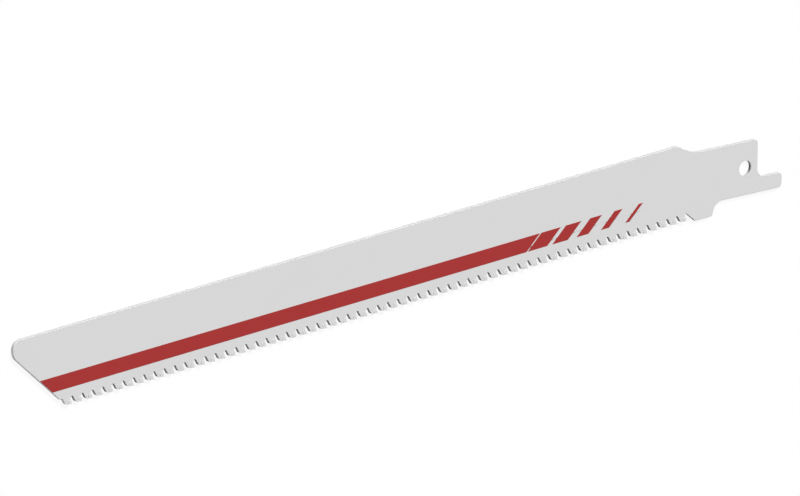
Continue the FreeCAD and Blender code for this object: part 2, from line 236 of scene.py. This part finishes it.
# The slanted nose cuts the row off, and the rest of the outline runs from
# there round the nose, the back edge, the tang and the relief.
nose_front = Vector((NOSE_X, BACK_HEIGHT - NOSE_DROP))
slant_out = Vector((math.sin(NOSE_ANGLE), math.cos(NOSE_ANGLE), 0))
bpy.ops.mesh.select_all(action="SELECT")
bpy.ops.mesh.bisect(plane_co=nose_front.to_3d() * MM, plane_no=slant_out,
                    clear_inner=True, threshold=SAME_PLACE * MM)
row = bmesh.from_edit_mesh(blade.data)
row_end = min((point.co / MM for point in row.verts), key=lambda place: place.x).to_2d()
pick(blade, lambda place: place.x < row_end.x + SAME_PLACE)

neck_corner = Vector((-NECK_START, BACK_HEIGHT))
boss_front = Vector((BOSS_FRONT, -BOSS_DROP))
boss_rear = Vector((BOSS_REAR, -BOSS_DROP))
along_tang = heading(-TANG_CANT)
heel, leg_root = on_tang(TANG_HEEL, HALF_TANG), on_tang(TANG_HEEL, -LEG_DROP)
leg_corner_rise = (LEG_DROP + LEG_TIP_ROUND) * math.sin(TANG_CANT)
leg_end = (TANG_REACH + leg_corner_rise) / math.cos(TANG_CANT)
neck_foot = crossing(neck_corner, heading(-NECK_ANGLE), heel, along_tang)
boss_top = crossing(boss_rear, heading(RIGHT_ANGLE - BOSS_LEAN),
                    on_tang(0, -HALF_TANG), along_tang)
relief_root = crossing(boss_front, heading(math.pi - RELIEF_ANGLE),
                       cutting_corner, heading(RIGHT_ANGLE + RAKE_ANGLE))
edge_over_pin = Vector((0, HALF_TANG / math.cos(TANG_CANT)))
draw_outline(row_end, [
    (nose_front, NOSE_ROUND),
    (Vector((NOSE_X, BACK_HEIGHT)), NOSE_BACK_ROUND),
    (neck_corner, NECK_OUTER_ROUND),
    (neck_foot, NECK_INNER_ROUND),
    (edge_over_pin, 0),
    (heel, HEEL_ROUND),
    (leg_root, LEG_ROOT_ROUND),
    (on_tang(leg_end, -LEG_DROP), LEG_TIP_ROUND),
    (on_tang(leg_end, -HALF_TANG), LEG_TIP_ROUND),
    (-edge_over_pin, 0),
    (boss_top, BOSS_ROUND),
    (boss_rear, 0),
    (boss_front, 0),
    (relief_root, RELIEF_ROUND),
    (rake_top, 0),
])

# The pin hole. The face is closed in two halves that meet above and below it.
bpy.ops.mesh.select_all(action="DESELECT")
bpy.ops.mesh.primitive_circle_add(vertices=HOLE_POINTS, radius=PIN_HOLE / 2 * MM,
                                  location=(0, 0, -STEEL_THICKNESS / 2 * MM))
join_points()
for side in (1, -1):
    pick(blade, lambda place: abs(place.x) < SAME_PLACE and place.y * side > 0)
    bpy.ops.mesh.edge_face_add()
for side in (1, -1):
    pick(blade, lambda place: place.x * side > -SAME_PLACE)
    bpy.ops.mesh.edge_face_add()
press_out(STEEL_THICKNESS)


def weigh_sharp_edges(piece, weight, test=None):
    """Adds a bevel weight to the sharp edges whose middle passes the test."""
    bpy.ops.mesh.select_mode(type="EDGE")
    bpy.ops.mesh.select_all(action="DESELECT")
    bpy.ops.mesh.edges_select_sharp(sharpness=SHARP)
    if test:
        mesh = bmesh.from_edit_mesh(piece.data)
        for edge in mesh.edges:
            middle = (edge.verts[0].co + edge.verts[1].co) / 2 / MM
            edge.select = edge.select and test(middle)
        mesh.select_flush_mode()
        bmesh.update_edit_mesh(piece.data)
    bpy.ops.transform.edge_bevelweight(value=weight)
    bpy.ops.mesh.select_mode(type="VERT")


def break_edges(piece, width, segments):
    """Small rounds on the weighted edges, with the flat faces still shading flat."""
    bpy.ops.object.mode_set(mode="OBJECT")
    bpy.ops.object.shade_smooth()
    edges = piece.modifiers.new("broken_edges", "BEVEL")
    edges.width = width * MM
    edges.segments = segments
    edges.limit_method = "WEIGHT"
    edges.use_clamp_overlap = False
    edges.harden_normals = True
    bpy.ops.object.modifier_apply(modifier=edges.name)


def on_plain_edge(middle):
    """True away from the pin hole, the teeth and the relief."""
    off_hole = middle.xy.length > PIN_HOLE / 2 + SAME_PLACE
    by_teeth = row_end.x < middle.x < BOSS_FRONT + SAME_PLACE and middle.y <= 0
    return off_hole and not by_teeth


# The teeth, the relief and the pin hole keep crisper edges than the rest.
crisp_share = CRISP_EDGE / BROKEN_EDGE
weigh_sharp_edges(blade, crisp_share)
weigh_sharp_edges(blade, 1 - crisp_share, on_plain_edge)
break_edges(blade, BROKEN_EDGE, segments=3)
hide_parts("blade_body")
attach(blade, "root")

# The stoved coat. The carbide and the ink share its skin, each with a grain and
# colours of its own.
SKIN_DETAIL = 3
MIX_FROM, MIX_TO, MIX_RESULT = 6, 7, 2  # the colour sockets of a Mix node


def new_material(piece, name):
    """A node material on a piece, as the parts that every finish here starts from."""
    material = bpy.data.materials.new(name)
    material.use_nodes = True
    piece.data.materials.clear()
    piece.data.materials.append(material)
    nodes, links = material.node_tree.nodes, material.node_tree.links
    return nodes, links, nodes["Principled BSDF"]


def new_skin_group():
    """The skin of a stoved coat: a fine height for bump, and a slow drift of tone."""
    group = bpy.data.node_groups.new("stoved_skin", "ShaderNodeTree")
    for name, kind, way in (("Place", "NodeSocketVector", "INPUT"),
                            ("Grain", "NodeSocketFloat", "INPUT"),
                            ("Drift", "NodeSocketFloat", "INPUT"),
                            ("Height", "NodeSocketFloat", "OUTPUT"),
                            ("Tone", "NodeSocketFloat", "OUTPUT")):
        group.interface.new_socket(name=name, socket_type=kind, in_out=way)
    nodes, links = group.nodes, group.links
    inward, outward = nodes.new("NodeGroupInput"), nodes.new("NodeGroupOutput")
    for size, result in (("Grain", "Height"), ("Drift", "Tone")):
        noise = nodes.new("ShaderNodeTexNoise")
        noise.inputs["Detail"].default_value = SKIN_DETAIL
        links.new(inward.outputs["Place"], noise.inputs["Vector"])
        links.new(inward.outputs[size], noise.inputs["Scale"])
        links.new(noise.outputs["Fac"], outward.inputs[result])
    return group


stoved_skin = new_skin_group()


def add_finish(piece, name, grain, drift, depth, colours, roughness, fixed):
    """The skin as bump, and a colour and a roughness that drift between two values.

    The fixed values are the same all over and stand on the shader's own sockets.
    """
    nodes, links, shader = new_material(piece, name)
    for socket, value in fixed.items():
        shader.inputs[socket].default_value = value
    place = nodes.new("ShaderNodeTexCoord")
    skin = nodes.new("ShaderNodeGroup")
    skin.node_tree = stoved_skin
    skin.inputs["Grain"].default_value = grain
    skin.inputs["Drift"].default_value = drift
    links.new(place.outputs["Object"], skin.inputs["Place"])
    bump = nodes.new("ShaderNodeBump")
    bump.inputs["Distance"].default_value = depth * MM
    links.new(skin.outputs["Height"], bump.inputs["Height"])
    links.new(bump.outputs["Normal"], shader.inputs["Normal"])
    tone = nodes.new("ShaderNodeMix")
    tone.data_type = "RGBA"
    links.new(skin.outputs["Tone"], tone.inputs["Factor"])
    tone.inputs[MIX_FROM].default_value, tone.inputs[MIX_TO].default_value = colours
    links.new(tone.outputs[MIX_RESULT], shader.inputs["Base Color"])
    gloss = nodes.new("ShaderNodeMapRange")
    links.new(skin.outputs["Tone"], gloss.inputs["Value"])
    low, high = roughness
    gloss.inputs["To Min"].default_value = low
    gloss.inputs["To Max"].default_value = high
    links.new(gloss.outputs["Result"], shader.inputs["Roughness"])


add_finish(blade, "satin_coat", grain=5200, drift=90, depth=0.004,
           colours=((0.68, 0.68, 0.68, 1), (0.7, 0.7, 0.7, 1)),
           roughness=(0.38, 0.5), fixed={"Specular IOR Level": 0.12})

# Carbide tips
# A block of cemented carbide brazed into each seat and ground: a little wider
# than the steel, and narrower again towards its heel and its root.

SIDE_CLEARANCE = 0.1
HEEL_WIDTH = 0.955
ROOT_WIDTH = 0.965
GROUND_EDGE = 0.025

tips = new_piece("ground_tips")
start_walls(cutting_corner, -STEEL_THICKNESS / 2 - SIDE_CLEARANCE)
draw_outline(cutting_corner, [(crown_end, 0), (seat_corner, 0), (rake_top, 0)])
bpy.ops.mesh.select_all(action="SELECT")
bpy.ops.mesh.edge_face_add()
press_out(STEEL_THICKNESS + 2 * SIDE_CLEARANCE)
for end, width in ((lambda place: place.x < crown_end.x + SAME_PLACE, HEEL_WIDTH),
                   (lambda place: place.y > rake_top.y - SAME_PLACE, ROOT_WIDTH)):
    pick(tips, end)
    bpy.ops.transform.resize(value=(1, 1, width), center_override=(0, 0, 0))
weigh_sharp_edges(tips, 1)
break_edges(tips, GROUND_EDGE, segments=2)
bpy.ops.object.mode_set(mode="EDIT")
copy_along_row()
bpy.ops.object.mode_set(mode="OBJECT")
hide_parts("carbide_tips")
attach(tips, "root")

add_finish(tips, "ground_carbide", grain=9000, drift=400, depth=0.002,
           colours=((0.64, 0.64, 0.645, 1), (0.68, 0.68, 0.685, 1)),
           roughness=(0.28, 0.4), fixed={"Metallic": 0.2})

# Red print
# The band and the five dashes that end it, a film of red ink that was put on
# the coated face with a pad.

add_finish(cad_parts["red_print"], "pad_ink", grain=3000, drift=60, depth=0.003,
           colours=((0.335, 0.024, 0.023, 1), (0.355, 0.027, 0.026, 1)),
           roughness=(0.4, 0.5), fixed={"Specular IOR Level": 0.25})

# Floor
# A white sheet that the blade lies on. The camera sees it as plain white, a
# little darker in the blade's own shadow. It throws little light back.

FLOOR_SIZE = 6.0
FLOOR_BOUNCE = 0.06
SHADOW_SHARE = 0.08

bpy.ops.object.select_all(action="DESELECT")
bpy.ops.mesh.primitive_plane_add(size=FLOOR_SIZE, location=(0, 0, cad_low.z))
floor = bpy.context.object
floor.name = "floor"
bpy.ops.object.transform_apply(location=True)


def seen_rays(nodes, links):
    """1 for what the camera sees, directly, in a reflection or through glass."""
    rays = nodes.new("ShaderNodeLightPath")
    most = rays.outputs["Is Camera Ray"]
    for kind in ("Is Glossy Ray", "Is Transmission Ray"):
        either = nodes.new("ShaderNodeMath")
        either.operation = "MAXIMUM"
        links.new(most, either.inputs[0])
        links.new(rays.outputs[kind], either.inputs[1])
        most = either.outputs["Value"]
    return most


def mixed(nodes, links, first, second):
    """A node that mixes two surfaces. Its Fac is the share of the second."""
    mix = nodes.new("ShaderNodeMixShader")
    links.new(first, mix.inputs[1])
    links.new(second, mix.inputs[2])
    return mix


nodes, links, dull = new_material(floor, "white_sheet")
dull.inputs["Base Color"].default_value = (FLOOR_BOUNCE, FLOOR_BOUNCE, FLOOR_BOUNCE, 1)
dull.inputs["Roughness"].default_value = 1
dull.inputs["Specular IOR Level"].default_value = 0
glow = nodes.new("ShaderNodeEmission")
lit = nodes.new("ShaderNodeBsdfDiffuse")
lit.inputs["Color"].default_value = (1, 1, 1, 1)
seen = mixed(nodes, links, glow.outputs["Emission"], lit.outputs["BSDF"])
seen.inputs["Fac"].default_value = SHADOW_SHARE
choice = mixed(nodes, links, dull.outputs["BSDF"], seen.outputs["Shader"])
links.new(seen_rays(nodes, links), choice.inputs["Fac"])
links.new(choice.outputs["Shader"], nodes["Material Output"].inputs["Surface"])

# Studio light
# A wide lamp stands behind the back edge. A narrow one, low off the nose, lights
# the walls that face it, and a dim surround fills in the rest. The surround is
# white where the camera or a reflection sees it.

SURROUND = 0.05
KEY_STRENGTH = 4.2
KEY_WIDTH = math.radians(25)
KEY_FROM = Vector((0.3, 1.0, 0.95))
FILL_STRENGTH = 1.6
FILL_WIDTH = math.radians(6)
FILL_FROM = Vector((-1.0, 0.1, 0.06))

world = bpy.data.worlds.new("studio")
bpy.context.scene.world = world
world.use_nodes = True
nodes, links = world.node_tree.nodes, world.node_tree.links
strength = nodes.new("ShaderNodeMapRange")
strength.inputs["To Min"].default_value = SURROUND
links.new(seen_rays(nodes, links), strength.inputs["Value"])
links.new(strength.outputs["Result"], nodes["Background"].inputs["Strength"])
nodes["Background"].inputs["Color"].default_value = (1, 1, 1, 1)
for name, energy, width, shines_from in (
        ("key_lamp", KEY_STRENGTH, KEY_WIDTH, KEY_FROM),
        ("fill_lamp", FILL_STRENGTH, FILL_WIDTH, FILL_FROM)):
    lamp = bpy.data.objects.new(name, bpy.data.lights.new(name, "SUN"))
    lamp.data.energy = energy
    lamp.data.angle = width
    lamp.rotation_mode = "QUATERNION"
    lamp.rotation_quaternion = shines_from.to_track_quat("Z", "Y")
    bpy.context.scene.collection.objects.link(lamp)

# Camera
# A very long lens from above the printed face, turned so that the back edge
# climbs gently to the right, as in the photograph.

AZIMUTH = math.radians(152.65)
ELEVATION = math.radians(46.83)
ROLL = math.radians(108.9)
TARGET = Vector((-101.976, 5.067, 0)) * MM
DISTANCE = 5.16447
LENS = 1040

camera = bpy.data.objects.new("camera", bpy.data.cameras.new("camera"))
camera.data.lens = LENS
camera.data.clip_end = 2 * DISTANCE
away = Vector((math.cos(ELEVATION) * math.cos(AZIMUTH),
               math.cos(ELEVATION) * math.sin(AZIMUTH),
               math.sin(ELEVATION)))
camera.location = TARGET + away * DISTANCE
camera.rotation_mode = "QUATERNION"
camera.rotation_quaternion = away.to_track_quat("Z", "Y") @ Quaternion((0, 0, 1), ROLL)
bpy.context.scene.collection.objects.link(camera)
bpy.context.scene.camera = camera
bpy.context.scene.view_settings.view_transform = "Standard"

◆ **SHORT PROBLEM**
Quote exactly the opening line of the material above and every line after it, up to and including the line that contains "pick(blade, lambda place: place.x <".

◆ **RESPONSE BELOW**
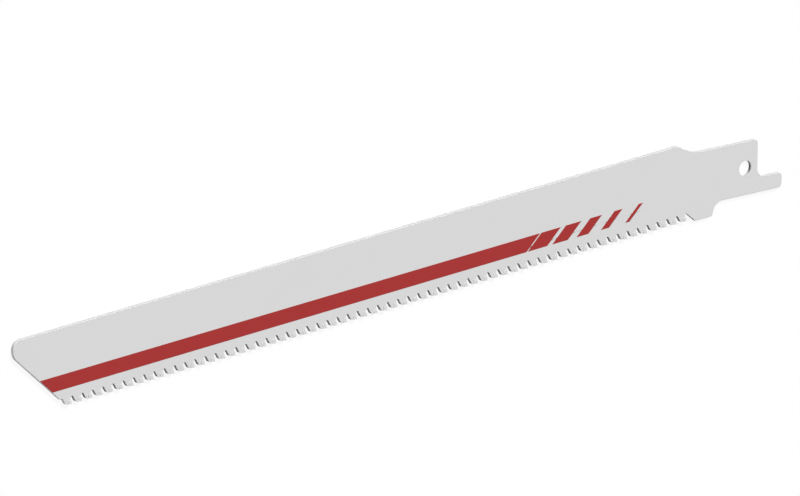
Continue the FreeCAD and Blender code for this object: part 2, from line 236 of scene.py. This part finishes it.
# The slanted nose cuts the row off, and the rest of the outline runs from
# there round the nose, the back edge, the tang and the relief.
nose_front = Vector((NOSE_X, BACK_HEIGHT - NOSE_DROP))
slant_out = Vector((math.sin(NOSE_ANGLE), math.cos(NOSE_ANGLE), 0))
bpy.ops.mesh.select_all(action="SELECT")
bpy.ops.mesh.bisect(plane_co=nose_front.to_3d() * MM, plane_no=slant_out,
                    clear_inner=True, threshold=SAME_PLACE * MM)
row = bmesh.from_edit_mesh(blade.data)
row_end = min((point.co / MM for point in row.verts), key=lambda place: place.x).to_2d()
pick(blade, lambda place: place.x < row_end.x + SAME_PLACE)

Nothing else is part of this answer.